3) \”[O]ne option would be to require U.S. employers to offer a minimum of four weeks (20 days) per year of Paid Time Off (PTO) to all full-time employees, with a prorated amount for part-time employees. PTO could be used for vacation, short-term illness, family care, or other reasons at workers’ discretion. … One limitation of this approach is that employees may not use the additional leave benefits that are available to them, especially if they worry that they will face negative employment consequences. Fewer than half of American workers used all of their PTO days in 2018, leaving a total of 768 million days unused, according to the U.S. Travel Association. … This problem could be addressed by requiring employers to compensate employees for unused leave, as is already the case in some states, such as Nebraska and Massachusetts. Such a requirement would allow workers to choose between working less and earning more (through a payout for unused time) in addition to incentivizing employers to promote vacation-taking.\”
4) Design social insurance for mid-life breaks from work? \”We may also want to reallocate work over the lifecycle, as proposed by Isabel Sawhill in her book, The Forgotten Americans: An Economic Agenda for A Divided Nation. … [W]orking-age families are now spending more total time in market work due primarily to the rise of dual earners. Further, work and family responsibilities tend to peak at the same life stage, with the result that adults between the ages of 30 and 44 spend about twice as much time in combined market and nonmarket work (including family care) as those between 70 and 84. In short, the elderly, especially the “young elderly” who are still healthy, are the new leisured class. … These developments suggest the need to reinvent social insurance for the modern era by freeing up some time in midlife to raise children, enable people to retrain, or make a fresh start with a new business or a new career, instead of saving all of our nonworking years for retirement. For these reasons Sawhill proposes to expand social insurance to cover new benefits for these kinds of midlife career breaks. In exchange, and to help cover the costs, she proposes to raise retirement ages, consistent with people’s longer and healthier lives.\”

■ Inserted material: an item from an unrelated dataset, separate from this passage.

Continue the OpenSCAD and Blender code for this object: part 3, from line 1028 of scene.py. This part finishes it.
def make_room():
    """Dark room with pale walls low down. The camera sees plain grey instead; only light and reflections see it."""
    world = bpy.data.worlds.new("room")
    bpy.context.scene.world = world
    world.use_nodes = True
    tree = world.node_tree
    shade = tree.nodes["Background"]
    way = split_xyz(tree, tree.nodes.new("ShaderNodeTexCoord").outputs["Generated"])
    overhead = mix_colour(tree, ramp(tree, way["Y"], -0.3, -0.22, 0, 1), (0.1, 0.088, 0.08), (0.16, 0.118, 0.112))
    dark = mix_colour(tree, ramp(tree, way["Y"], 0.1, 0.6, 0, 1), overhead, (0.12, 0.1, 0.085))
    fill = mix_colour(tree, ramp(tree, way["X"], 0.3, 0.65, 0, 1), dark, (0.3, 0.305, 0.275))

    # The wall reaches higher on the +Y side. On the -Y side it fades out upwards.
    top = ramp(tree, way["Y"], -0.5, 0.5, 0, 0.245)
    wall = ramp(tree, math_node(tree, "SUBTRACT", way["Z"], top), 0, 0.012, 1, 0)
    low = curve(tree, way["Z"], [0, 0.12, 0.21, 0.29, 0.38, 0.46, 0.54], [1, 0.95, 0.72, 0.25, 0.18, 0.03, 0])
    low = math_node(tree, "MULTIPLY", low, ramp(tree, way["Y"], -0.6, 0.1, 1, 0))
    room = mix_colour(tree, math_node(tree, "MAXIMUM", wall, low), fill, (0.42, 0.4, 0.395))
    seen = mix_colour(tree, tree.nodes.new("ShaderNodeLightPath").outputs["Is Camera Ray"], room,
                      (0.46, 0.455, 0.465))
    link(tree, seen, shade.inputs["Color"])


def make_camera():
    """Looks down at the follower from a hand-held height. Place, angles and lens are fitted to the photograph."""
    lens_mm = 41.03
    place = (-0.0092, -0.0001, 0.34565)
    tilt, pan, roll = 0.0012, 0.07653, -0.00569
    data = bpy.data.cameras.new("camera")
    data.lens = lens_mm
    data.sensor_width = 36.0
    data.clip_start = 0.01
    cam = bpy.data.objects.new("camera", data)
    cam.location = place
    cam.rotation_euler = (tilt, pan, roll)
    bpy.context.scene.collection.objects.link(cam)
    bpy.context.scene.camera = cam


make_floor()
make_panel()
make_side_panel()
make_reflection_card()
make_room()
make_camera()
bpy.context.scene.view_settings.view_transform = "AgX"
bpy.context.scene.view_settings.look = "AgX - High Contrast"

5) Formalize telecommuting arrangements? \”One employer practice that would help is to formalize work-from-home arrangements and give employees the right to request to work remotely without facing negative employment consequences. In some contexts, this could be good for employers and employees: a growing body of research indicates that telecommuting can improve job satisfaction and raise productivity, in addition to reducing emissions and spreading work to more remote regions.\”
Change the standard federal workweek from 40 to 35 hours over time–which in effect means that employers would need to pay overtime rates above 35 hours worked.
Sawhill and Guyot are clear in acknowledging the tradeoff that working fewer hours is also likely to mean lower pay. Thus, they suggest that changes like this could be phased in over time: for example, your annual raise for the next few years might be smaller, but your paid vacation time would be expanding. But more broadly, their point is that the annual and weekly hours worked by those in any country are not written on stone tablets, nor are they the result of a pure market negotiations. Hours worked are shaped by laws and norms. They have changed in the past, and could be changed again.